Molly Brant, une grande matriarche iroquoise

Mary Brant, ou Konwatsi’tsiaiénni, ce qui signifie « quelqu’un lui prête une fleur », Mohawk (vers 1736 — Kingston, 16 avril 1796). Mieux connue sous le nom de Molly Brant, Mary est l’une des plus importantes femmes de l’histoire autochtone d’Amérique du Nord. Chef dans la société matrilinéaire des Six-Nations, elle est très influente et jouit alors d’un statut bien plus important que celui de son célèbre jeune frère, Joseph Brant. Les Autochtones la consultent sur tous les sujets d’importance. Elle doit également son pouvoir à sa relation avec sir William Johnson, premier surintendant des Indiens de l’Amérique du Nord britannique, que les Autochtones des Six-Nations honorent en tant que bon ami et conseiller.
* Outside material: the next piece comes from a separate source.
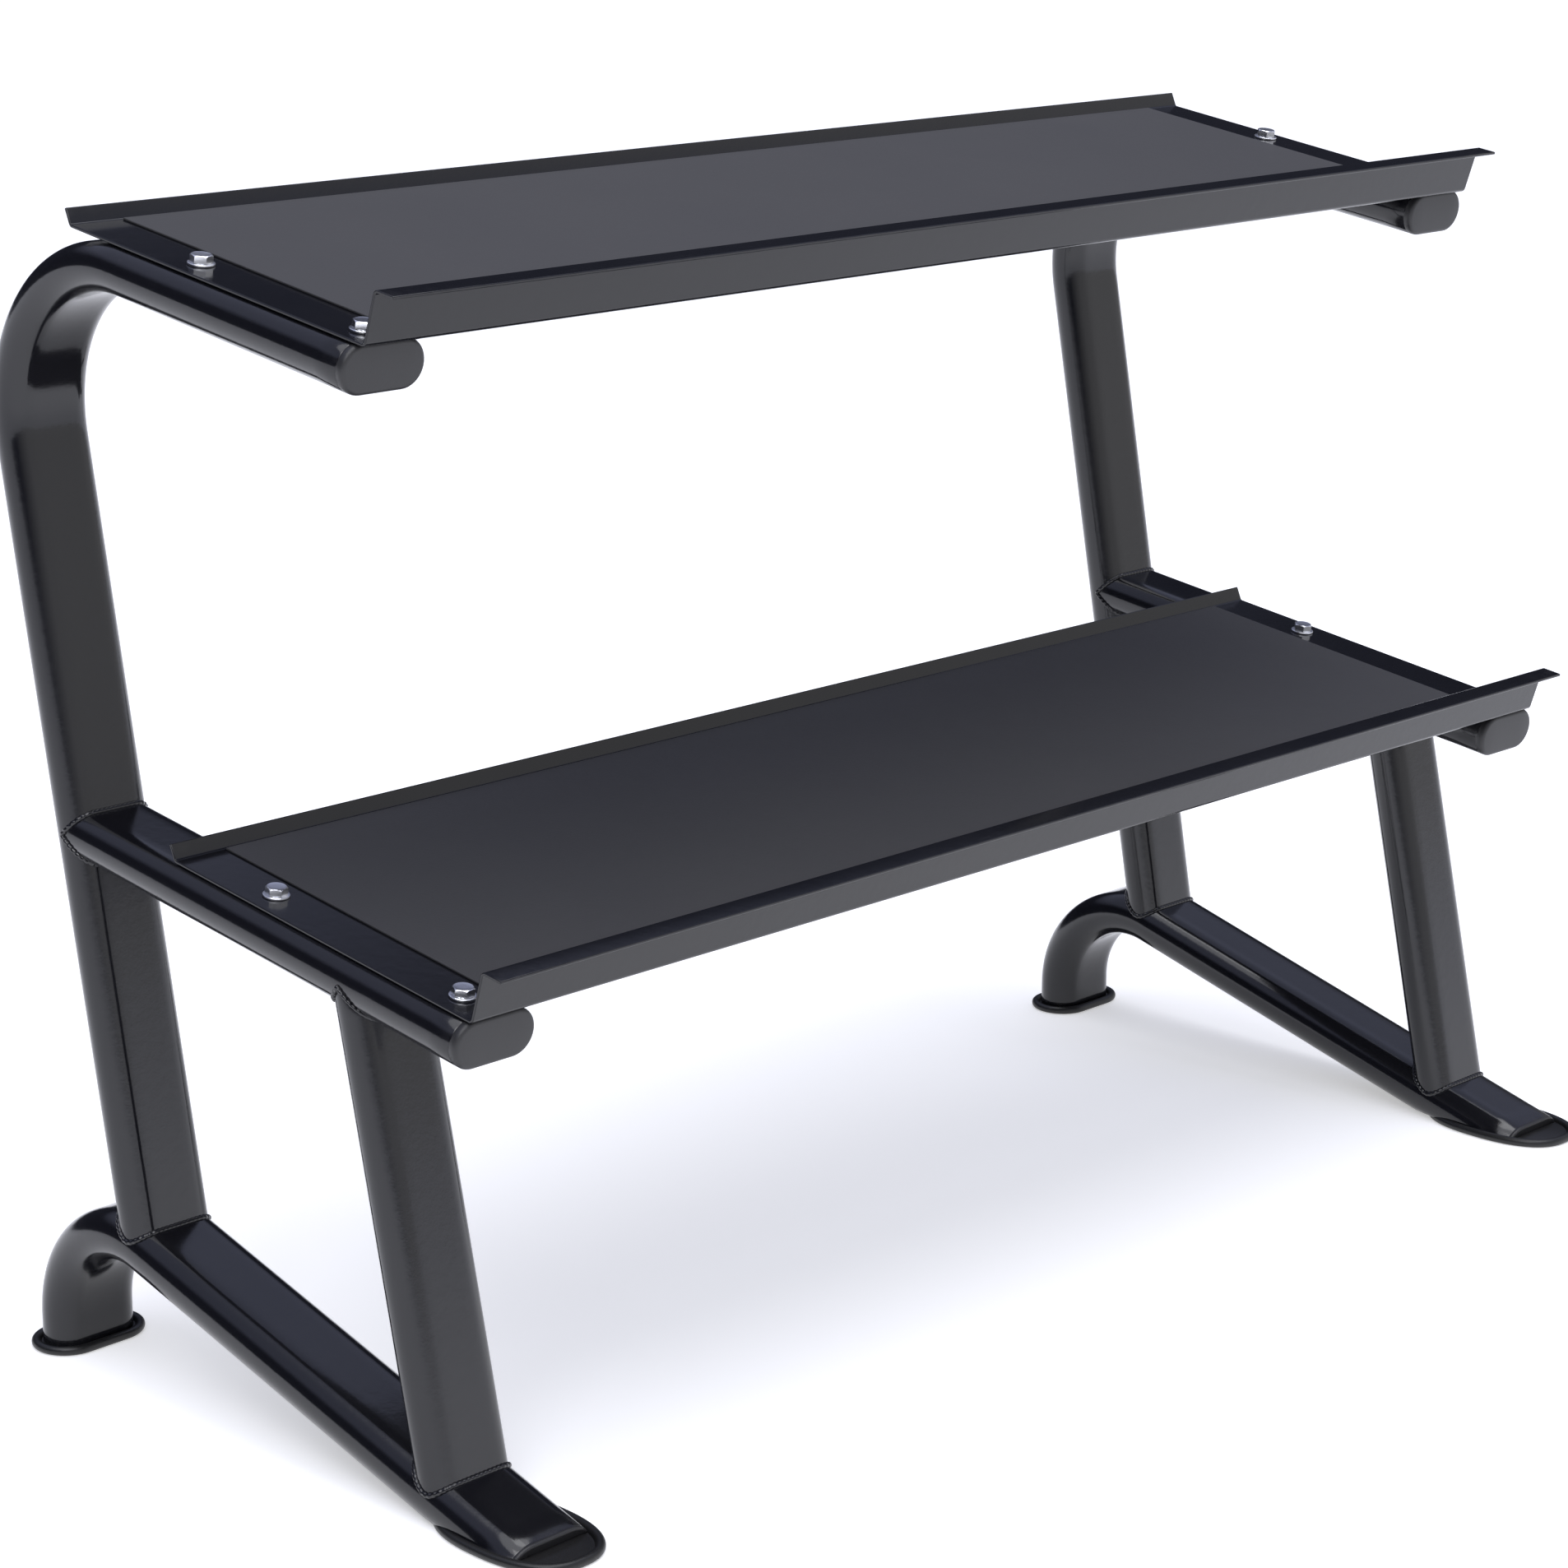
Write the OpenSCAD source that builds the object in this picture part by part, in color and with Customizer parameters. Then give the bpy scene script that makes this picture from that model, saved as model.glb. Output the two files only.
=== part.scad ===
// Two-tier dumbbell rack: two bent-tube side frames carry two folded sheet trays.
// X runs along the rack, -Y is the front, +Z is up. The origin is on the floor,
// midway between the two ends and midway between the front and rear foot pads.

/* [Overall] */
// Length over the outer faces of the two side frames
rack_length = 1376; // [900:1:1900]
// Depth over the rear and front foot pads
rack_depth = 664; // [540:1:820]
// Height of the upper arm's centre line at its front end
upper_arm_h = 889; // [700:1:1150]
// Height of the lower arm's centre line at its front end
lower_arm_h = 398; // [320:1:500]

/* [Side frame] */
// Width of the flat-oval frame tube, along the rack
tube_w = 80; // [60:1:100]
// Thickness of the frame tube, across the bends
tube_t = 40; // [30:1:50]
// Wall of the tubes
tube_wall = 2.5; // [1.5:0.1:4]
// Width of the foot tube, along the rack
foot_w = 84; // [62:1:104]
// Thickness of the foot tube, across its bend
foot_t = 44; // [32:1:54]
// Bend radius of the upright, on the tube's centre line
upright_bend_r = 130; // [90:1:145]
// Bend radius of the foot tube, on the tube's centre line
foot_bend_r = 96; // [70:1:103]
// Least straight tube above the rear foot pad; a short rack gets a tighter foot bend to keep it
foot_stand = 15; // [10:1:20]
// Backward lean of the upright, in degrees
upright_lean = 10.5; // [4:0.1:14]
// Forward fall of the upper arm, in degrees
upper_tilt = 8.9; // [4:0.1:14]
// Forward fall of the lower arm, in degrees
lower_tilt = 8.2; // [4:0.1:14]
// Forward fall of the foot tube, in degrees
foot_fall = 15.4; // [13:0.1:18]
// Distance from the back of the rack to the upright's centre line at the floor
upright_in = 173; // [150:1:220]
// Distance from that point forward to the end of the upper arm
upper_reach = 282; // [240:1:350]
// Distance from that point forward to the end of the lower arm
lower_reach = 391; // [330:1:450]
// Distance from the front of the rack back to the foot of the leg
leg_foot_in = 138; // [120:1:170]
// Distance from the end of the lower arm back to the top of the leg
leg_top_in = 127; // [90:1:160]
// Distance from the front of the rack back to the end of the foot tube
nose_in = 46; // [36:1:60]
// Height of the foot tube's top face at its front end
nose_h = 15; // [13:0.5:20]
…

À la fin de son adolescence, Molly devient la conjointe de Johnson. Séduisante et intelligente, cette femme s’occupe de son foyer avec beaucoup d’habileté et gère le domaine de Johnson dans la Mohawk Valley (état de New York) lors des fréquentes absences de son mari. Après le décès de celui-ci en 1774, Molly et son frère demeurent de fervents loyalistes. Molly rend d’immenses services à la Couronne en encouragent les Six-Nations à conserver leur alliance avec l’Angleterre. À la fin de la guerre, elle s’installe à Cataraqui (aujourd’hui Kingston, en Ontario).